By the same token, there are opportunities for local companies to expand their brewpub reach into neighboring Southern California counties, most recently being done by San Diego’s Karl Strauss Brewing Co. and previously Carlsbad’s Pizza Port Brewing Co.

Observers said the region’s largest players, with global distribution ambitions, are facing the inevitable realities of revising strategies and recalibrating their workforces to handle growth. Escondido’s Stone Brewing Co. and San Diego’s Green Flash Brewing Co. both underwent local layoffs during the past year, as both grew their production operations in Virginia and Stone ramped up operations in Berlin, Germany.

More Partnerships, Consolidations

Brian Mulvaney, senior vice president in the Beverage Finance Group of Bank of America Merrill Lynch, said similar challenges at various levels are being seen by brewers of all sizes in San Diego County and elsewhere.

“It’s just the natural life cycle of an entrepreneurial business,” Mulvaney said. “Sometimes the business owner runs into issues or conditions that were not anticipated. But just because it’s not growing like it was a year or two ago, that doesn’t mean it’s not still growing.”

Mulvaney, who works with brewers throughout the United States on funding matters, said there will likely be continued scrutiny of the business operating fundamentals of brewers going forward, as there always has been. But overall, the lending and investment community has not lost its appetite for investing in expanding companies with established track records.

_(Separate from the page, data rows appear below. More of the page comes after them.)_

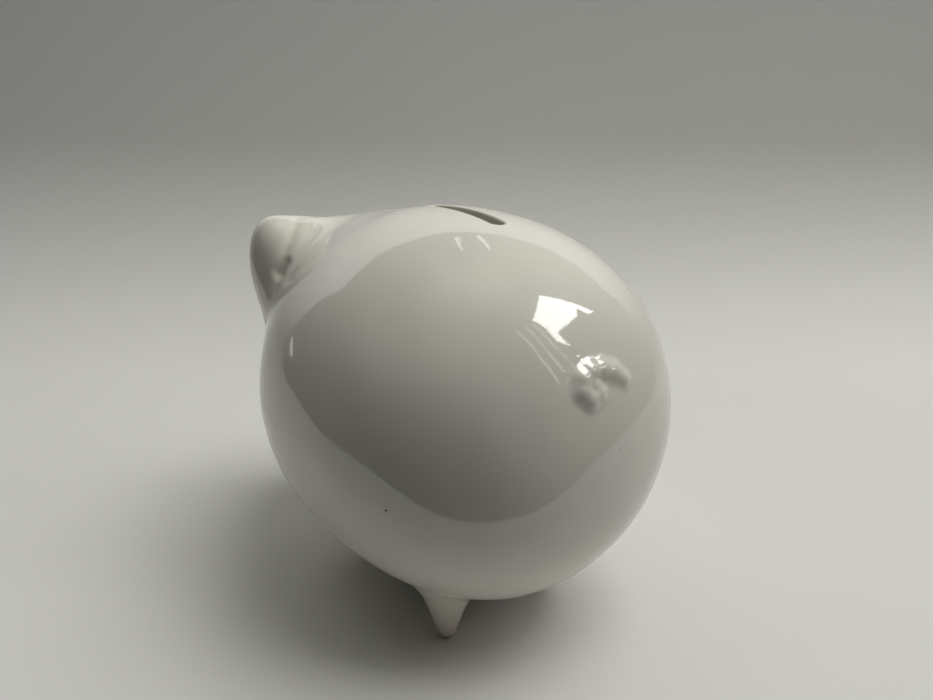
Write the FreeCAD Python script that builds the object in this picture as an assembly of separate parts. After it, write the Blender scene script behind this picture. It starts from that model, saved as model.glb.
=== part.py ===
import FreeCAD, Part
import math
import os

# Piggy bank: slip-cast, glazed ceramic pig that faces -Y and stands on z = 0.
# All lengths in millimetres. The pig's left is +X.

# ---- driving dimensions -------------------------------------------------
half_width = 56.0            # half of the body's width, the size everything follows
half_length = 63.0           # half of the body's length along Y
belly_shift = -0.037         # moves the fullest section along Y
belly_full = 0.237           # makes the two ends fuller than an ellipsoid
wall = 4.5                   # wall of the casting
seam_angle = 200.0           # where the surface of revolution closes, clear of every cut
centre_height = 65.0         # height of the body's axis above the ground
centre_y = 18.5              # body centre, so that the whole pig is centred on y = 0

head_radius = 30.5
head_forward = 57.5          # head centre, ahead of the body centre
head_up = 17.0               # head centre, above the body centre
neck_fillet = 15.0

snout_root_radius = 17.5
snout_tip_radius = 14.5
snout_reach = 100.0          # front of the snout, ahead of the body centre
snout_up = 13.0              # snout axis, above the body centre
snout_round = 4.0
nostril_radius = 2.1
nostril_depth = 2.6
nostril_half_gap = 4.6

eye_radius = 2.6
eye_depth = 1.0
eye_out = 17.0
eye_up = 17.0

ear_half_thick = 8.8
ear_half_tall = 17.6
ear_out = 33.6
ear_forward = 58.2
ear_up = 33.6
ear_tilt = 5.0
lobe_tip = 5.5
ridge_radius = 10.0
ridge_tip = 6.5
ridge_inner = 3.0            # the ridge runs outwards from near the middle of the crown
ridge_outer = 36.0
ridge_up_inner = 36.0
ridge_up_outer = 41.0

foot_out = 19.7
foot_back = 22.1
foot_front = -28.0
odd_foot_out = 18.5          # the rear right foot was set a little further in and forward
odd_foot_back = 19.5
foot_top_radius = 9.6
foot_tip_radius = 3.3
foot_top_z = 22.0
foot_round = 1.2

slot_length = 34.0
slot_width = 4.4
slot_centre_y = 6.4          # behind the body centre
slot_side = 2.0              # the slot sits a little to the left of the middle

hole_radius = 15.0           # hole in the belly, for emptying the bank
seat_radius = 18.0           # flat rubbed round the hole, for the stopper's flange
seat_height = 11.4

tail_y = 60.5                # behind the body centre
tail_ring = 3.6
tail_wire = 2.1
tail_reach = 8.0

plug_gap = 0.05              # play between stopper and hole
plug_top_z = 16.5
plug_flange_radius = 17.0
plug_flange_thick = 2.2
plug_wall = 2.6
plug_dish = 2.5
pull_radius = 4.2
pull_height = 3.6

V = FreeCAD.Vector


def body_radius(u, half):
    """Radius of the body at u = y / half length, for the given half width."""
    return half * math.sqrt(max(0.0, 1.0 - u * u)) * (1.0 + belly_shift * u + belly_full * u * u)


def belly(shrink):
    """Solid of revolution about the fore-and-aft axis, shrunk by a wall."""
    half = half_width - shrink
    length = half_length - shrink
    angle = math.radians(seam_angle)
    out = V(math.cos(angle), 0, math.sin(angle))
    points = []
    count = 18
    for i in range(count + 1):
        u = math.cos(math.pi * i / count)
        points.append(V(0, centre_y + length * u, centre_height) + out * body_radius(u, half))
    curve = Part.BSplineCurve()
    curve.interpolate(Points=points, InitialTangent=out, FinalTangent=out * -1)
    axis = Part.makeLine(points[-1], points[0])
    face = Part.Face(Part.Wire([curve.toShape(), axis]))
    return face.revolve(V(0, centre_y, centre_height), V(0, 1, 0), 360)


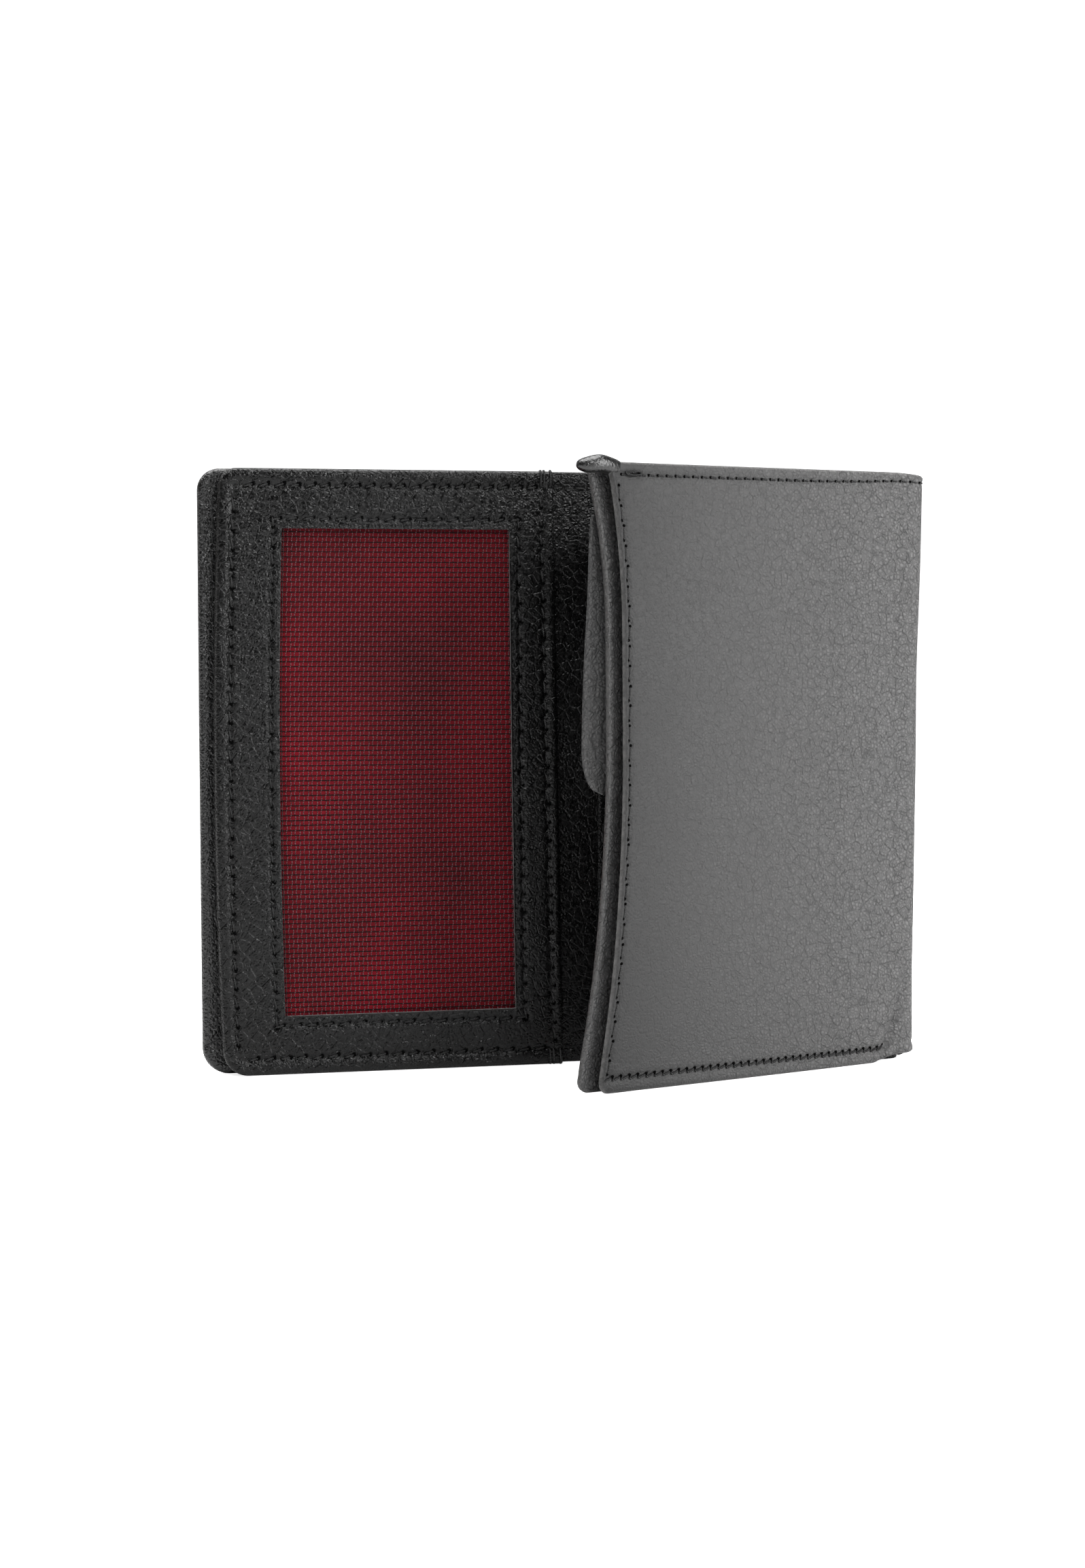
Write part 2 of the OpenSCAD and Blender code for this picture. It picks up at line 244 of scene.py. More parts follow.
def warp_outer(p):
    """Outer leaf: the flap's bow, the soft swelling of its fold and the raised corner below the fold."""
    z = p[:, 2].copy()
    p = warp_flap(p, FLAP_START, 1.15)
    fold = bump(p[:, 0], OUTER_B[0] - 1, 7.5)
    p[:, 1] += fold * (0.75 * smooth((z - 62) / 40) - 0.1 * np.sin(z * 0.09))
    raised = smooth((p[:, 0] - 39) / 3) * smooth((52 - p[:, 0]) / 6)
    p[:, 2] += 1.3 * raised * np.clip(1 - z / 12, 0, 1) ** 2
    p[:, 2] -= 0.5 * bump(p[:, 0], OUTER_B[0] - 1, 4.0) * smooth((z - 104) / 6)
    left = smooth((-45 - p[:, 0]) / 40)
    p[:, 0] += left * (-0.15 + 0.9 * np.clip((30 - z) / 400, 0, 1))
    return p


def warp_inner(p):
    """Inner leaf: the flap's bow and the lean of the left leaf."""
    z = p[:, 2]
    p = warp_flap(p, INNER_FLAP_START, 1.6)
    u = np.clip((p[:, 0] - INNER_FREE) / (MOUTH - INNER_FREE), 0, 1)
    fade = smooth((STRIP_END - p[:, 0]) / (STRIP_END - MOUTH))
    left = -0.7 + 1.1 * ((z - 55) / 52) ** 2
    right = 0.3 + 1.0 * (55 - z) / 55
    p[:, 0] += (left * (1 - u) + right * u**2) * fade
    return p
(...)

Going forward, Mulvaney expects there will likely be more partnerships, consolidations and other types of exit strategies that will help prevent a wave of mass closures by brewers. Some of those partnerships will be needed by brewers to get their products onto major retailers’ shelves, a task that’s being made more challenging by events including last year’s mega-merger of the world’s two largest brewers — the parent companies of Budweiser and Miller, among numerous other big brands — which have only increased their clout.